━━━━━ DATASET EXCERPT
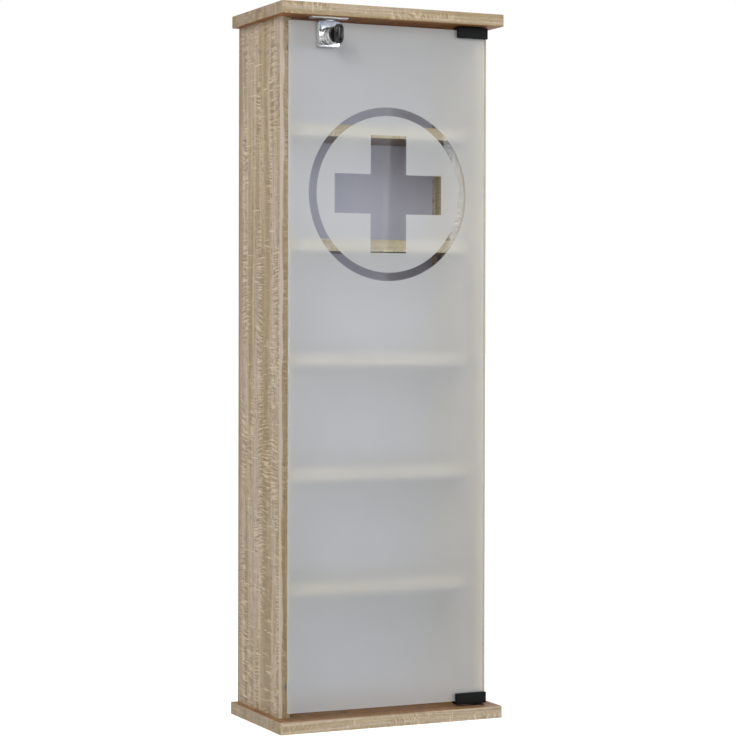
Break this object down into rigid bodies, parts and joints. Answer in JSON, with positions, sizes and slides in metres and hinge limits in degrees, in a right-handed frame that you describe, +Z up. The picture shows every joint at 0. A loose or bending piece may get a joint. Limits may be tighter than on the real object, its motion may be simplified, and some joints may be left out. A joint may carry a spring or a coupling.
{
  "type": "wall medicine cabinet",
  "caption": "Tall narrow wall cabinet for medicines: wood-decor case, shelves on pins, frosted glass door with a clear ringed cross, pivot hinges, cylinder lock with key.",
  "frame": {"origin": "middle of the bottom board's underside, where the cabinet stands", "axes": "+Z up, the door faces -Y, +X to the right seen from the front"},
  "size_m": [0.32, 0.2054, 0.94],
  "materials": {
    "oak_board": "satin sawn-oak decor",
    "hardboard": "matte lacquered",
    "beech": "matte",
    "zinc_steel": "zinc plated",
    "zinc_casting": "cast",
    "chrome": "polished",
    "plug_brass": "turned",
    "black_metal": "matte",
    "black_plastic": "satin",
    "soft_liner": "matte",
    "clear_rubber": "clear soft",
    "frosted_glass": "frosted"
  },
  "bodies": {
    "cabinet": {"side_panel_left": "oak_board", "side_panel_right": "oak_board", "top_board": "oak_board", "bottom_board": "oak_board", "back_panel": "hardboard", "shelf_1": "oak_board", "shelf_2": "oak_board", "shelf_3": "oak_board", "shelf_4": "oak_board", "shelf_5": "oak_board", "shelf_pins": "zinc_steel", "dowels": "beech", "cam_bolts": "zinc_steel", "cam_locks": "zinc_casting", "hanger_plates": "zinc_steel", "hanger_screws": "zinc_steel", "door_bumpers": "clear_rubber", "pivot_bushes": "black_plastic", "strike_plate": "zinc_steel", "strike_screws": "zinc_steel"},
    "door": {"door_glass": "frosted_glass", "upper_hinge_clamp": "black_metal", "lower_hinge_clamp": "black_metal", "hinge_liners": "soft_liner", "hinge_pads": "soft_liner", "hinge_grub_screws": "zinc_steel", "pivot_pins": "zinc_steel", "thrust_washer": "black_plastic", "lock_case": "chrome", "lock_cover": "zinc_steel", "lock_liner": "soft_liner", "lock_pad": "soft_liner", "lock_grub_screws": "zinc_steel", "lock_cylinder": "chrome"},
    "plug": {"lock_plug": "plug_brass", "plug_cap": "black_plastic", "plug_clip": "zinc_steel", "lock_wafers": "plug_brass"},
    "bolt": {"lock_bolt": "zinc_steel"},
    "key": {"key_blade": "zinc_steel", "key_head": "black_plastic"}
  },
  "joints": [
    {"name": "door_swing", "type": "hinge", "parent": "cabinet", "child": "door", "pos_m": [0.1375, -0.0655, 0], "axis": [0, 0, 1], "range_deg": [0, 100]},
    {"name": "plug_turn", "type": "hinge", "parent": "door", "child": "plug", "pos_m": [-0.09, -0.09, 0.8985], "axis": [0, 1, 0], "range_deg": [0, 90]},
    {"name": "bolt_throw", "type": "slide", "parent": "door", "child": "bolt", "axis": [0, 0, 1], "range_m": [0, 0.006]},
    {"name": "key_draw", "type": "slide", "parent": "plug", "child": "key", "axis": [0, -1, 0], "range_m": [0, 0.02]}
  ],
  "couplings": [
    {"joint": "bolt_throw", "follows": "plug_turn", "m_per_rad": 0.003819}
  ]
}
━━━━━━━━━━
### WHAT NEEDS TO BE DONE
Take every line from the data that contains the word "joints".

### SOLUTION TO THIS EXERCISE
Break this object down into rigid bodies, parts and joints. Answer in JSON, with positions, sizes and slides in metres and hinge limits in degrees, in a right-handed frame that you describe, +Z up. The picture shows every joint at 0. A loose or bending piece may get a joint. Limits may be tighter than on the real object, its motion may be simplified, and some joints may be left out. A joint may carry a spring or a coupling.
  "joints": [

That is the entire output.